We think little about what a mother feels when her family doesn't turn out to be what she dreamed of. The story about the Empire state building shootout gunman's mother has made me think whether we as children need to think about our parents before committing any such acts.
IN THE Empire state building shooting incident, the gunman Jeffrey T. Johnson, 58 was shot dead by cops after he allegedly shot down his colleague, Steven Ercolino, 41 because Jeffrey blamed him for his job loss. The case has been shut down after the killer was shot dead for his offence.
The news of her Jeffrey's crime and death reached his mother when she was watching the news with her husband on Friday morning. The name Jeffery Johnson didn’t shake her enough but the word “Hazan Imports” shattered her because there couldn’t be more than one Jeffery Johnson working for the same company.
"I know there are a lot of Jeffrey Johnsons in the world and a lot of Jeffrey Johnsons in New York City, but when they said the company he used to work for," she said, "I just went to pieces."
Ms. Johnson, in her 80s, recalls that her son had suffered a head injury in sixth grade that had nearly killed him. Recently, he had developed an attachment towards his cat, Romeo who suffered from a rare kind of cancer that eventually killed the pet. Jeffrey wasn’t able to react to the death of the pet like a normal life and death routine. Instead, he blamed himself for the cat’s death and felt bad that the doctor had to euthanize the cat long back to stop its suffering.
Jeffery mentioned in his letter to his mother, “It embarrasses me that I feel this way. Life is bigger than one cat or me or you. But I can't shake the feeling that life has been diminished tenfold by Romeo's parting."
His mother also recalled that Jeffery was a patriot and had enrolled himself as a coast guard almost three decades. She describes him to be a perfectionist who was hard on himself as well as people around him. Ms. Johnson thinks may be the head injury caused him to turn evil after all these years. After a coma, he wasn’t expected to live and yet he did go on to live a normal life for a long time.
"I don't know," Ms. Johnson added. "This may be some kind of excuse. I don't understand what snapped in him to do what he did."

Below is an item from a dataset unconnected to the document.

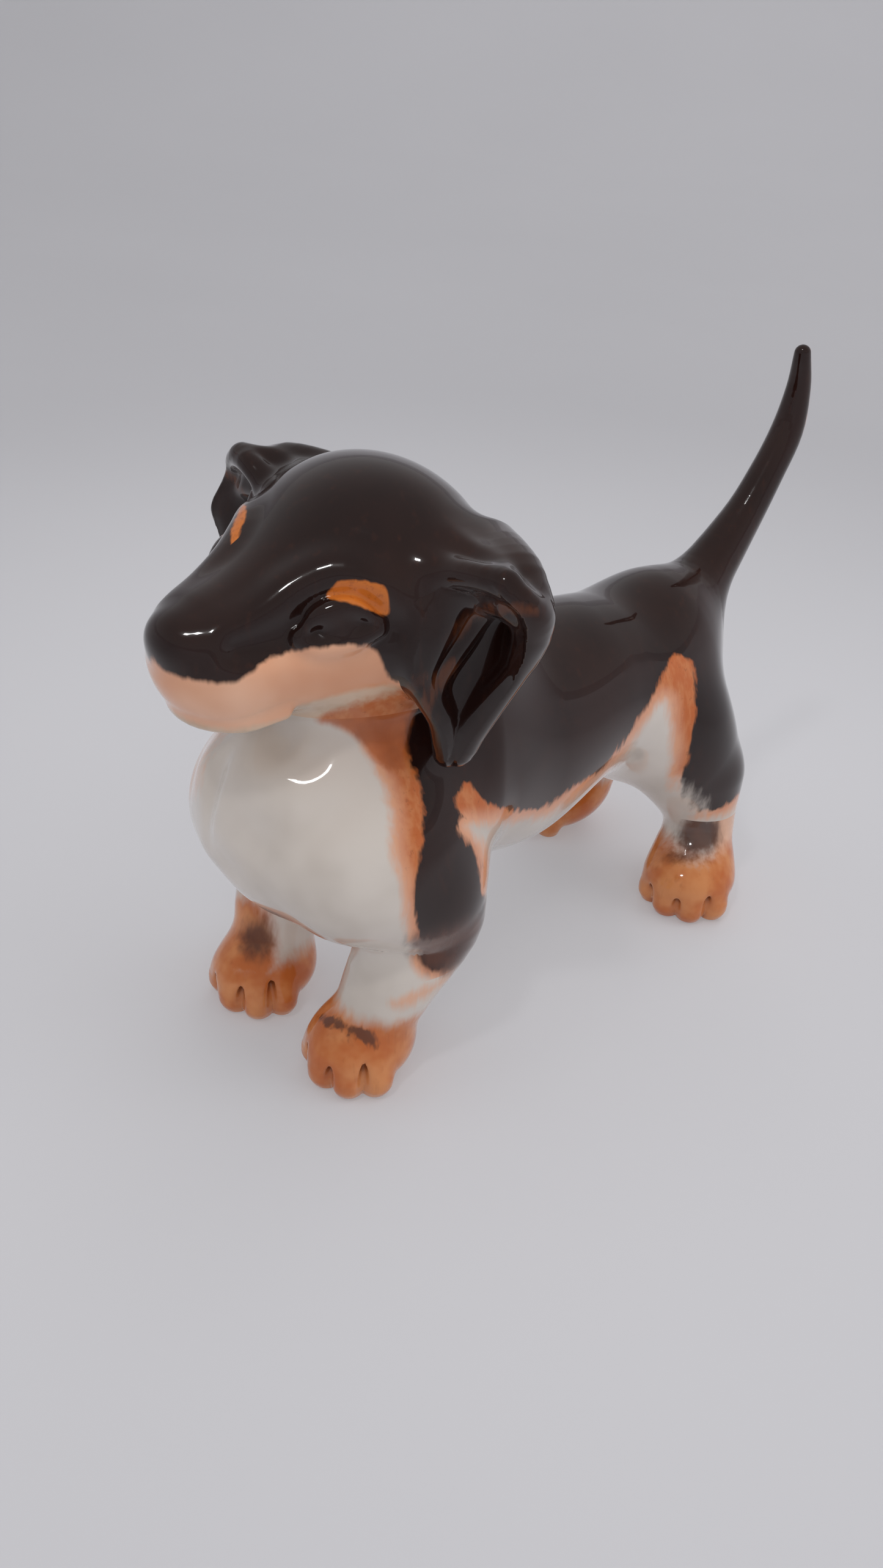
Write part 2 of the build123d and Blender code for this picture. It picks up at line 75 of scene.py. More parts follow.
def cone(P, a, b, ra, rb):
    a = np.array(a, float)
    b = np.array(b, float)
    ba = b - a
    l2 = ba @ ba
    rr = ra - rb
    a2 = l2 - rr * rr
    il2 = 1 / l2
    pa = P - a
    y = pa @ ba
    z = y - l2
    x2 = ((pa * l2 - np.outer(y, ba)) ** 2).sum(1)
    y2 = y * y * l2
    z2 = z * z * l2
    k = np.sign(rr) * rr * rr * x2
    d = (np.sqrt(np.maximum(x2 * a2 * il2, 0)) + y * rr) * il2 - ra
    m1 = np.sign(z) * a2 * z2 > k
    m2 = np.sign(y) * a2 * y2 < k
    return np.where(m1, np.sqrt(x2 + z2) * il2 - rb, np.where(m2, np.sqrt(x2 + y2) * il2 - ra, d))


def spline(pts, n):
    p = np.array(pts, float)
    p = np.vstack([2 * p[0] - p[1], p, 2 * p[-1] - p[-2]])
    out = []
    for i in range(1, len(p) - 2):
        t = np.linspace(0, 1, n, endpoint=False)[:, None]
        a, b, c, d = p[i - 1], p[i], p[i + 1], p[i + 2]
        out.append(0.5 * ((2 * b) + (-a + c) * t + (2 * a - 5 * b + 4 * c - d) * t ** 2
                          + (-a + 3 * b - 3 * c + d) * t ** 3))
    out.append(p[-2][None])
    return np.vstack(out)


def tube(P, pts, n=4):
    s = spline(pts, n)
    d = np.full(len(P), 1e9)
    for i in range(len(s) - 1):
        d = np.minimum(d, cone(P, s[i, :3], s[i + 1, :3], max(s[i, 3], .05), max(s[i + 1, 3], .05)))
    return d


def smin(a, b, k):
    h = np.clip(0.5 + 0.5 * (b - a) / k, 0, 1)
    return b * (1 - h) + a * h - k * h * (1 - h)


def smax(a, b, k):
    return -smin(-a, -b, k)


def interp(x, xs, ys):
    xs = np.array(xs, float)
    ys = np.array(ys, float)
    m = np.gradient(ys, xs)
    i = np.clip(np.searchsorted(xs, x) - 1, 0, len(xs) - 2)
    h = xs[i + 1] - xs[i]
    t = np.clip((x - xs[i]) / h, 0, 1)
    return ((2 * t ** 3 - 3 * t ** 2 + 1) * ys[i] + (t ** 3 - 2 * t ** 2 + t) * h * m[i]
            + (-2 * t ** 3 + 3 * t ** 2) * ys[i + 1] + (t ** 3 - t ** 2) * h * m[i + 1])


def lofty(P, tab):
    tab = np.array(tab, float)
    y = P[:, 1]
    yc = np.clip(y, tab[0, 0], tab[-1, 0])
    zc, a, t, b = [interp(yc, tab[:, 0], tab[:, j]) for j in (1, 2, 3, 4)]
    dz = P[:, 2] - zc
    bb = np.where(dz > 0, t, b)
    k0 = np.sqrt((P[:, 0] / a) ** 2 + (dz / bb) ** 2)
    k1 = np.sqrt((P[:, 0] / a ** 2) ** 2 + (dz / bb ** 2) ** 2) + 1e-9
    d = k0 * (k0 - 1) / k1
    d = np.where(k0 < 1e-6, -np.minimum(a, bb), d)
    e = np.maximum(tab[0, 0] - y, y - tab[-1, 0])
    return np.minimum(np.maximum(d, e), 0) + np.sqrt(np.maximum(d, 0) ** 2 + np.maximum(e, 0) ** 2)


def mir(P):
    Q = P.copy()
    Q[:, 0] = np.abs(Q[:, 0])
    return Q


def near(P, c, r):
    """Mask of the points within r of c, so that small features cost little."""
    return ((P - np.array(c, float)) ** 2).sum(1) < r * r


def part(P, d, mask, fn):
    """Apply a local feature fn(points, distances) to the masked points only."""
    if mask.any():
        d = d.copy()
        d[mask] = fn(P[mask], d[mask])
    return d

#SHAPE-BEGIN
# ---------------------------------------------------------------------------
# 2. the puppy
# ---------------------------------------------------------------------------
BAR = [(-12, 38.5, 13.4, 14.6, 18.8), (2, 35.5, 14.0, 14.6, 17.8), (16, 36.3, 12.8, 13.2, 13.4),
       (30, 34.2, 11.6, 12.3, 12.9), (36, 33.2, 9.2, 10.4, 11.0), (41, 32.4, 5.6, 6.8, 7.4)]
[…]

Ms. Johnson hasn’t seen her son in the last 22 years after he moved out in 1990. He called her every Sunday and rarely spoke about work or his problems. She wished she had known something was wrong. After his death, Ms. Johnson has been replaying every moment of his childhood and adolescence to look for the cause that turned her son into something of a killer.
In her heart, he is still the kind hearted man who loved animals and who, like all of us loved life as well. Guess that’s how mothers are, no matter what happens, they love you for what you are.